Short exercise
Only the lines from the one with "cutter.to_mesh(mesh)" through the one with "for body, members" are to be restated, word for word, with both of them included.

Data block
---
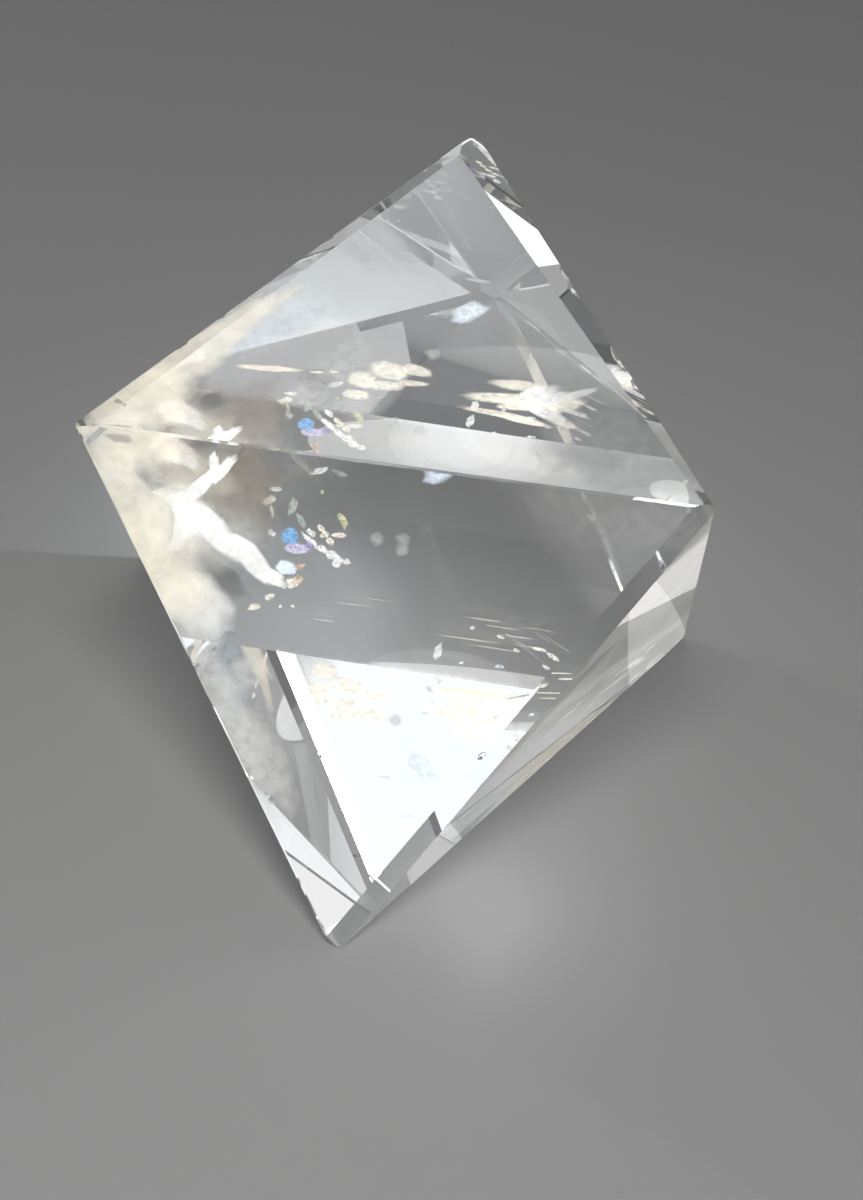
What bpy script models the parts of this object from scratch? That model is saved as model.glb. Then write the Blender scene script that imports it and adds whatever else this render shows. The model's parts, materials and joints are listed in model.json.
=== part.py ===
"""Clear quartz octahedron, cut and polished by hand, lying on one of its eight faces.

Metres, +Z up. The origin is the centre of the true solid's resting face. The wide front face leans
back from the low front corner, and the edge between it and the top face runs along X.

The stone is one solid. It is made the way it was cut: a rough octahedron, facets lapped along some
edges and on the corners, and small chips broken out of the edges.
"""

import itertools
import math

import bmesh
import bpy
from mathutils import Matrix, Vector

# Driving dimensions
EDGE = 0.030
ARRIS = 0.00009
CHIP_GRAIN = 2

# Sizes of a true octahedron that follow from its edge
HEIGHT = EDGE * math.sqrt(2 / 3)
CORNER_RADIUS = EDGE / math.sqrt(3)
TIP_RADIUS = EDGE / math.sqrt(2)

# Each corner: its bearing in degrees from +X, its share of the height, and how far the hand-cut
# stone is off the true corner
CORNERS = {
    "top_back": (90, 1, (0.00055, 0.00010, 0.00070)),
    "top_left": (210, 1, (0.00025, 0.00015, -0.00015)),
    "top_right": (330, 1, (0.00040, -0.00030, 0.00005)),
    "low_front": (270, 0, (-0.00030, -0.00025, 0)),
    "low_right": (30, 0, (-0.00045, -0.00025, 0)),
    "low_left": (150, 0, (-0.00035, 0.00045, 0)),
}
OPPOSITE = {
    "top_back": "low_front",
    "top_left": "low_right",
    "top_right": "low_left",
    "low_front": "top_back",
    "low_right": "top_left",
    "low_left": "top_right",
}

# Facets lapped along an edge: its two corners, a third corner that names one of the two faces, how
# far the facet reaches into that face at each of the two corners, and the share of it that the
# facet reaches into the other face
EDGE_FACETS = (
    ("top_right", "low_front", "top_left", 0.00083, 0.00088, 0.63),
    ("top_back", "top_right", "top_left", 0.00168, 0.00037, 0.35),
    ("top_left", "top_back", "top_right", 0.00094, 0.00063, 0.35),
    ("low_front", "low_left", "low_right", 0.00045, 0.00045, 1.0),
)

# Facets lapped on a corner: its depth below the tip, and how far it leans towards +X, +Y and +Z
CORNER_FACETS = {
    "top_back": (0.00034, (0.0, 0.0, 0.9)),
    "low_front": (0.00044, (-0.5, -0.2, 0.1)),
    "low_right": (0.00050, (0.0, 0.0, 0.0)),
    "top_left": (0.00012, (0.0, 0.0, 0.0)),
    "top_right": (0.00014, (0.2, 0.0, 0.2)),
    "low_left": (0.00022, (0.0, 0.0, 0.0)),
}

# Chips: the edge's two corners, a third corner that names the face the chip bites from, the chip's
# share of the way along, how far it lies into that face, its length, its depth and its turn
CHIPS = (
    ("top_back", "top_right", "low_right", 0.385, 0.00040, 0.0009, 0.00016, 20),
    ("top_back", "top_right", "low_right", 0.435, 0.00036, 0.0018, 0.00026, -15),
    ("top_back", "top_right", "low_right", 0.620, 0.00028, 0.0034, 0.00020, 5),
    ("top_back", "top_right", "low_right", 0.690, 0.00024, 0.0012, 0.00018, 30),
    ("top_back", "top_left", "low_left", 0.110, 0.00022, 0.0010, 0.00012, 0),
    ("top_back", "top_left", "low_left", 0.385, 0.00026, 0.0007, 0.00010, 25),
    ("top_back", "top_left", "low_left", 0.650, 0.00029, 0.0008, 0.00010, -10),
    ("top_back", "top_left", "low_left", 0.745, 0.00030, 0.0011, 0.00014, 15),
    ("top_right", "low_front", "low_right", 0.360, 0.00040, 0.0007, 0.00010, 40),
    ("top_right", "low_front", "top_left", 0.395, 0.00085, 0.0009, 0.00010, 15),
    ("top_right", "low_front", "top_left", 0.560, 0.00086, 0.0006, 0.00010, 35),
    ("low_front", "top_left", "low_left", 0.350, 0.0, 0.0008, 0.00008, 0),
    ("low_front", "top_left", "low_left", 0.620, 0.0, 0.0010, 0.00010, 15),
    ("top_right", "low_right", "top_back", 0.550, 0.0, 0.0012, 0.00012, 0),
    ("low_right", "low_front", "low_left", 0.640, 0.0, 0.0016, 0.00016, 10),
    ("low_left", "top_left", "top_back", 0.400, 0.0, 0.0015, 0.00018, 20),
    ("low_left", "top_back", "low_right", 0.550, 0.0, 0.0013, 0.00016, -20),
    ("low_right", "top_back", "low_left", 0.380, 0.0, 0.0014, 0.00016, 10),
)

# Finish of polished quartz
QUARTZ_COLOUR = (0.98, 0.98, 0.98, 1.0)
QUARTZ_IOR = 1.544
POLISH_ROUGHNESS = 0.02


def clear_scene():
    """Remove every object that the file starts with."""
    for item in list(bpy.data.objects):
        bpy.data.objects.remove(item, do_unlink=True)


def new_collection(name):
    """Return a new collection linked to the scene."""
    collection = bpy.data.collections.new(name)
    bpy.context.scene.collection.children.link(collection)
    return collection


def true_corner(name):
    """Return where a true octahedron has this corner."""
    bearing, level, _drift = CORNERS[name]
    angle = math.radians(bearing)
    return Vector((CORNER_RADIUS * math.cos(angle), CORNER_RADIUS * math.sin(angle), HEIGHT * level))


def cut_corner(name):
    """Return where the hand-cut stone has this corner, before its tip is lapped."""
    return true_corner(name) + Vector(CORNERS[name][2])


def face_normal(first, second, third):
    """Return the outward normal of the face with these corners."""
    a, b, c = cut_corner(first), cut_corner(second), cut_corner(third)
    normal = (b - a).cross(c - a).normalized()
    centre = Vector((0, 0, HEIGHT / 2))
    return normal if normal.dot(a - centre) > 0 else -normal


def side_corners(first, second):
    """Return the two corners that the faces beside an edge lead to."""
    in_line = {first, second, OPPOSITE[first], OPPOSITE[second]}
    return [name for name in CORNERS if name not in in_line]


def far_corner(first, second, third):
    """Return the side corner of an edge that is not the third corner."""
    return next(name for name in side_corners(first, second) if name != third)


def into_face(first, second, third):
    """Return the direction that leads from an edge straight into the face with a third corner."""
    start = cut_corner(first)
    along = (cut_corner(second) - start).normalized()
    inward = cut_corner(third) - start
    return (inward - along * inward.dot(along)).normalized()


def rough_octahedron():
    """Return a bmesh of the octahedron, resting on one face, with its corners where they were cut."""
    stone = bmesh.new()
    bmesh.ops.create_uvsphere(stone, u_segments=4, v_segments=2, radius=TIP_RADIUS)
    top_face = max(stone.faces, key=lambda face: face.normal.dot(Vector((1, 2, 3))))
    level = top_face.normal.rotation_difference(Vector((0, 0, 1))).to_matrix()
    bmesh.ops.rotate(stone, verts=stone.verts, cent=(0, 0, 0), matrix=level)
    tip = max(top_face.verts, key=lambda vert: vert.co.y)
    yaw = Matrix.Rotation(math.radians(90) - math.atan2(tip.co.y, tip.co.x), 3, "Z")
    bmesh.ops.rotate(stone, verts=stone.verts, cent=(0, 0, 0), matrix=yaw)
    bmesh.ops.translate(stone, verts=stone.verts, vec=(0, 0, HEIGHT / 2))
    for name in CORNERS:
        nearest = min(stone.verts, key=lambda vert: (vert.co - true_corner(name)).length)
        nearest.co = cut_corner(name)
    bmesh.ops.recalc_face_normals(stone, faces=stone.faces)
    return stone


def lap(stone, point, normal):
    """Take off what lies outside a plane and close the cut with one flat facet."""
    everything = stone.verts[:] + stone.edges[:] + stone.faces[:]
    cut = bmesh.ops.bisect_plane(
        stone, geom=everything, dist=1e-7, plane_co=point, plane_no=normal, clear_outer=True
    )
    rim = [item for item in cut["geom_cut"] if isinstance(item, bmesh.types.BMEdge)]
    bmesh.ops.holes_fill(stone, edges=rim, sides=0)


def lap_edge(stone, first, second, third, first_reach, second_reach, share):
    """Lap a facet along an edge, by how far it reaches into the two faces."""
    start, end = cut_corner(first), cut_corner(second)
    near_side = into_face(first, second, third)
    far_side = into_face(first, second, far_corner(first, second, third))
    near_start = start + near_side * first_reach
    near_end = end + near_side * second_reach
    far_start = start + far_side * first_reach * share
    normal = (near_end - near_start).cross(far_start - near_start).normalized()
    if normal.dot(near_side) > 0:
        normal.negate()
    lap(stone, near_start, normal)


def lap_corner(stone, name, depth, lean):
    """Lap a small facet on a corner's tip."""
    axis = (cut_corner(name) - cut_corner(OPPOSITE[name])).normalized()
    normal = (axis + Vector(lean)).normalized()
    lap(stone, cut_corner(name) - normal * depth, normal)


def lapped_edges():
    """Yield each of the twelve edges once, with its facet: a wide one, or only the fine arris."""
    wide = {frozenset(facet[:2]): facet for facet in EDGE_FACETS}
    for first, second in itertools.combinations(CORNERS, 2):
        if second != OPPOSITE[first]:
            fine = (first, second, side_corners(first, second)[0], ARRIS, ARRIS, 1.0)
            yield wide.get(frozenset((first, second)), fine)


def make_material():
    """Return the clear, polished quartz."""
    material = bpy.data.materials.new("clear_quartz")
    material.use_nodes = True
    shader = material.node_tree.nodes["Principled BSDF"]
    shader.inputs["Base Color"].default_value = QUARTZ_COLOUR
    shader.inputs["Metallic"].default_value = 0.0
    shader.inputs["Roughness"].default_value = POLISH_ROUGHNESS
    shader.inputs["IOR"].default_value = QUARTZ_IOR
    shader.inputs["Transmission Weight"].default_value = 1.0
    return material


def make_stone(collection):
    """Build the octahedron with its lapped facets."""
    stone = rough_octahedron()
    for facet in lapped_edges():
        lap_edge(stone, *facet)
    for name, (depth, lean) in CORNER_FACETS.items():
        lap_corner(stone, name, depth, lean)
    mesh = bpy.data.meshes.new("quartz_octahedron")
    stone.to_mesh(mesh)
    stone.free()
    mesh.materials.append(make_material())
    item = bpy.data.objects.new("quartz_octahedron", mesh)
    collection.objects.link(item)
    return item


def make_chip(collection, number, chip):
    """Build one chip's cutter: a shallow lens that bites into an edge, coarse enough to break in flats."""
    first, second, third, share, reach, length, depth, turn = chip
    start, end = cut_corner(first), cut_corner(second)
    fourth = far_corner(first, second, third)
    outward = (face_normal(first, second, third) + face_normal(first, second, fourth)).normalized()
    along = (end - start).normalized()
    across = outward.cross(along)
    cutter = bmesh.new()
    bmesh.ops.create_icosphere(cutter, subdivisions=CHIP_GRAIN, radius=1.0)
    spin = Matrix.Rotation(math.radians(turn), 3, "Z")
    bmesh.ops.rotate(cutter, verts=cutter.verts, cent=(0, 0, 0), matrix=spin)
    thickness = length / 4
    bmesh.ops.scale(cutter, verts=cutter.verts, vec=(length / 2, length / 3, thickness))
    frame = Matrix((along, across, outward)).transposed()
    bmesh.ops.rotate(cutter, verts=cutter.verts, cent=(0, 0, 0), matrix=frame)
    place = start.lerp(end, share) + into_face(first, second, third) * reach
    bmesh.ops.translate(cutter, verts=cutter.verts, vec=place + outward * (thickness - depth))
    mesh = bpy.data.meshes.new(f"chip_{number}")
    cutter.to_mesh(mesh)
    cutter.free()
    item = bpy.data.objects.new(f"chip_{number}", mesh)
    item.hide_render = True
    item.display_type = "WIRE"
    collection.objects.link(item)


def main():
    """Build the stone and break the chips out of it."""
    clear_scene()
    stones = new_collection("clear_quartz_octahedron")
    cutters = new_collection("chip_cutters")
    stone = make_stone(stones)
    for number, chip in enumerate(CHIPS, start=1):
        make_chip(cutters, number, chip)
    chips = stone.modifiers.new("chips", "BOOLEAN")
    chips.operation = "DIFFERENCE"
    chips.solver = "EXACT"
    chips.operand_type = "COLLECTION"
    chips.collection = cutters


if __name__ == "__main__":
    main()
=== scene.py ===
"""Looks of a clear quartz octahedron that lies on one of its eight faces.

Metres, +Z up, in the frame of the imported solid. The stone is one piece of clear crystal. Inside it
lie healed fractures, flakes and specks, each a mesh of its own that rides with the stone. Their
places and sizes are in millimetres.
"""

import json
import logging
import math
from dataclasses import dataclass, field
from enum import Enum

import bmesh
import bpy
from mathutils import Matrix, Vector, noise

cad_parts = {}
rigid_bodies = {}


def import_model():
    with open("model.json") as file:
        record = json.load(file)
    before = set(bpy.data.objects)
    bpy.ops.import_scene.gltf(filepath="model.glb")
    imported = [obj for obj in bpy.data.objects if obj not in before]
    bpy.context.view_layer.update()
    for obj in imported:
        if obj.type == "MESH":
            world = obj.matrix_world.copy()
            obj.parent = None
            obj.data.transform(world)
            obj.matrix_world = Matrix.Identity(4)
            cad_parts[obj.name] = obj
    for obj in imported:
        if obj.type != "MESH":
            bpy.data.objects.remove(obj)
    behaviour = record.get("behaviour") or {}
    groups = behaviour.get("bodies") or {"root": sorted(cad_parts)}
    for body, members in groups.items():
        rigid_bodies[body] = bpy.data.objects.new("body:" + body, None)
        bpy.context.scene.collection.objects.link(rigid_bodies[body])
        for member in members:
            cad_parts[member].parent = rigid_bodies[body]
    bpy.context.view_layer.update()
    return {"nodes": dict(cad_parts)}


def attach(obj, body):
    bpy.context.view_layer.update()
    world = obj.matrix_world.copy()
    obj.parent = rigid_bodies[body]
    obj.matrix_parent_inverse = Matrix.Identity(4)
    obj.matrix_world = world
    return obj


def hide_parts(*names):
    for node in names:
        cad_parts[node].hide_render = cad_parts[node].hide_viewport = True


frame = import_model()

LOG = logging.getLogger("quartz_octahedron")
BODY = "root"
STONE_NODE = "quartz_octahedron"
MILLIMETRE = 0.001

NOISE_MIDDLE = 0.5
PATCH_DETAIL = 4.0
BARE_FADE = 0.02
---
Right answer
    cutter.to_mesh(mesh)
    cutter.free()
    item = bpy.data.objects.new(f"chip_{number}", mesh)
    item.hide_render = True
    item.display_type = "WIRE"
    collection.objects.link(item)


def main():
    """Build the stone and break the chips out of it."""
    clear_scene()
    stones = new_collection("clear_quartz_octahedron")
    cutters = new_collection("chip_cutters")
    stone = make_stone(stones)
    for number, chip in enumerate(CHIPS, start=1):
        make_chip(cutters, number, chip)
    chips = stone.modifiers.new("chips", "BOOLEAN")
    chips.operation = "DIFFERENCE"
    chips.solver = "EXACT"
    chips.operand_type = "COLLECTION"
    chips.collection = cutters


if __name__ == "__main__":
    main()
=== scene.py ===
"""Looks of a clear quartz octahedron that lies on one of its eight faces.

Metres, +Z up, in the frame of the imported solid. The stone is one piece of clear crystal. Inside it
lie healed fractures, flakes and specks, each a mesh of its own that rides with the stone. Their
places and sizes are in millimetres.
"""

import json
import logging
import math
from dataclasses import dataclass, field
from enum import Enum

import bmesh
import bpy
from mathutils import Matrix, Vector, noise

cad_parts = {}
rigid_bodies = {}


def import_model():
    with open("model.json") as file:
        record = json.load(file)
    before = set(bpy.data.objects)
    bpy.ops.import_scene.gltf(filepath="model.glb")
    imported = [obj for obj in bpy.data.objects if obj not in before]
    bpy.context.view_layer.update()
    for obj in imported:
        if obj.type == "MESH":
            world = obj.matrix_world.copy()
            obj.parent = None
            obj.data.transform(world)
            obj.matrix_world = Matrix.Identity(4)
            cad_parts[obj.name] = obj
    for obj in imported:
        if obj.type != "MESH":
            bpy.data.objects.remove(obj)
    behaviour = record.get("behaviour") or {}
    groups = behaviour.get("bodies") or {"root": sorted(cad_parts)}
    for body, members in groups.items():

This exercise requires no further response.